For 3 vertices it is simple, each vertex has degree 2, one of the edges leading directly v – so there is only 1 path.
For 4 vertices, it looks as if there are 3 distinct paths going through any fixed vertex w.
For 5 vertices it is becoming tricky and since there are 3 edges not going directly to v, but they can go to each other… well I have counted at least 8 distinct paths so far and am thinking maybe that is correct – that somehow maybe for 3 vertices, there is one edge not going directly to v, and (inventing a relation) 1^2 – 1 = 1 which is true. For 4 vertices it would be 2 distinct edges not going to v so 2^2 – 1 = 3 which works. Then for 5 vertices, the 3 distinct edges not going to v would give me 3^2 – 1 = 8.
So in general I could come up with a formula of
$$(n-2)^{2} -1.$$
But this is a shot in the dark and I have no idea. Any thoughts?
Thanks,
Brian
Best Answer
Let $p_n$ denote the total number of paths between $u$ and $v$ through some $w$. Your path can have anywhere between $3$ and $n$ vertices. If your path has $k$ vertices, then there are $k-3$ choices of intermediate vertices from the $n-3$ free vertices together with $(k-2)!$ choices of rearrangements. Therefore in total we have $$p_n=\sum_{k=3}^n\binom{n-3}{k-3}(k-2)! = \sum_{k=3}^n\frac{(n-3)!}{(n-k)!}(k-2)$$ This is essentially the formula, but there is a "closed form" in terms of the incomplete gamma function if you want.

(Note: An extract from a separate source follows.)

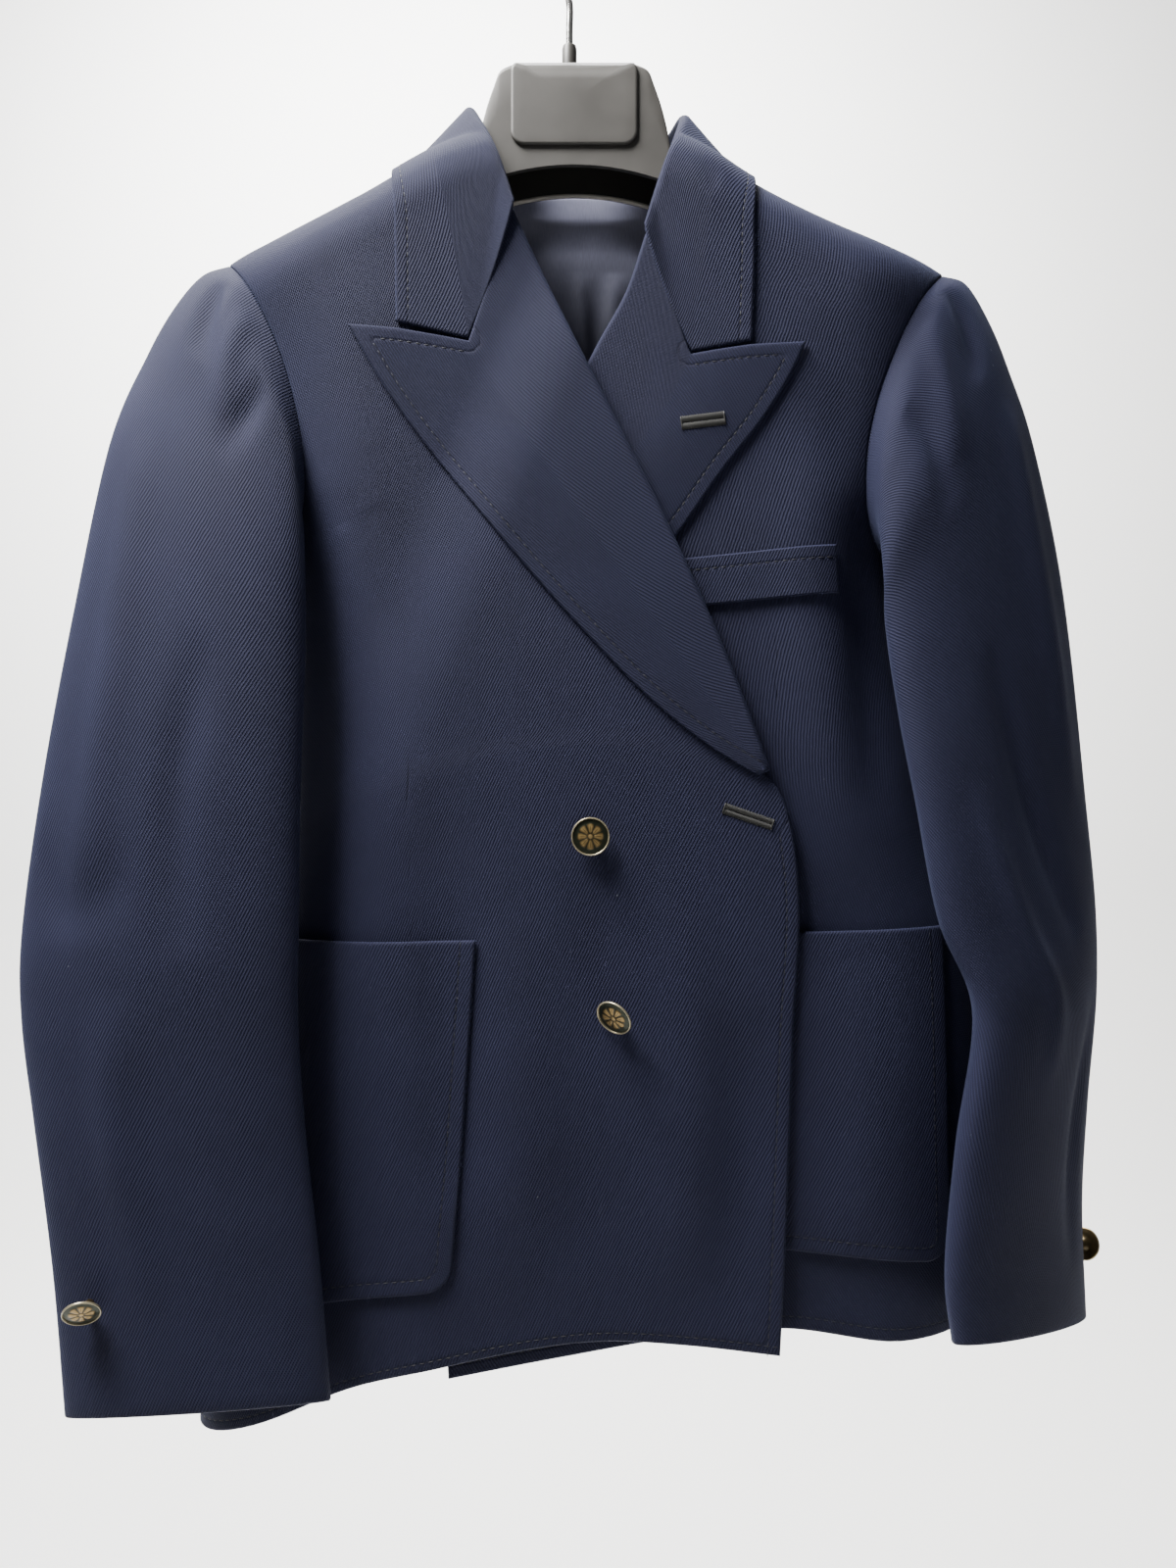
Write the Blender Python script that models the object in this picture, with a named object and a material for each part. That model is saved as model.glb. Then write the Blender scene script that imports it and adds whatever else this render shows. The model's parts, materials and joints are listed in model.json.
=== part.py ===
"""A boy's double-breasted jacket in navy twill on a moulded plastic hanger.

Metres, +Z up, the front faces -Y and +X is the wearer's left. The origin is the inner top of the
hanger's hook, where a rail or a wall hook carries the whole weight. Each piece of cloth is a wall
between an outer and an inner grid of points, and both are worked out from short tables of the cut.
"""
import math

import bmesh
import bpy
import numpy as np
from mathutils import Vector
from mathutils.bvhtree import BVHTree

# Cloth and clearances
WALL = 0.0015
GAP = 0.0003
HALF_SEAM = 0.00015
ROLL_RADIUS = 0.0027
ROLL_TURNS = (-90, -45, 0, 45)
LAPEL_ROWS = 16
LAPEL_COLUMNS = 10
ROLL_INSET = ROLL_RADIUS + GAP
ROLL_TOP_ROW = 4
RIGHT_BREAK_ROW = 11
LEFT_BREAK_ROW = 10
FLAT_COLUMNS = 10
BACK_FLAT_COLUMNS = 8
OVERLAP_RISE = 0.0062
OVERLAP_RAMP = 0.045
OVERLAP_START = 0.047
LAID_MARGIN = 0.0007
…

We rewrite the sum with $\ell = n-k$ as $$p_n=(n-3)!\sum_{\ell=0}^{n-3}\frac{n-\ell-2}{\ell!}=(n-2)!\sum_{\ell=0}^{n-3}\frac{1}{\ell!}-(n-3)!\sum_{\ell=0}^{n-4}\frac{1}{\ell!}$$ Each of the summands can be expressed in terms of the incomplete gamma function, namely $$k!\sum_{\ell=0}^{k-1}\frac{1}{\ell!} = ek\Gamma(k,\ 1)=ek(k-1)\Gamma(k-1,\ 1) + k$$ where $e$ is the base of the natural logarithm and $\Gamma(k,\ 1)$ is the incomplete gamma function. Using the above, we can simplify as $$\begin{align}p_n &= e(n-2)\Gamma(n-2,\ 1)-e(n-3)\Gamma(n-3,\ 1) \\&=e(n-2)(n-3)\Gamma(n-3,\ 1)-e(n-3)\Gamma(n-3,\ 1) + n-2 \\&=e(n-3)^2\Gamma(n-3,\ 1)+n-2\end{align}$$
The sequence begins from $n=3$ as $$1,\ 3,\ 11,\ 49,\ 261,\ 1631,\ \cdots$$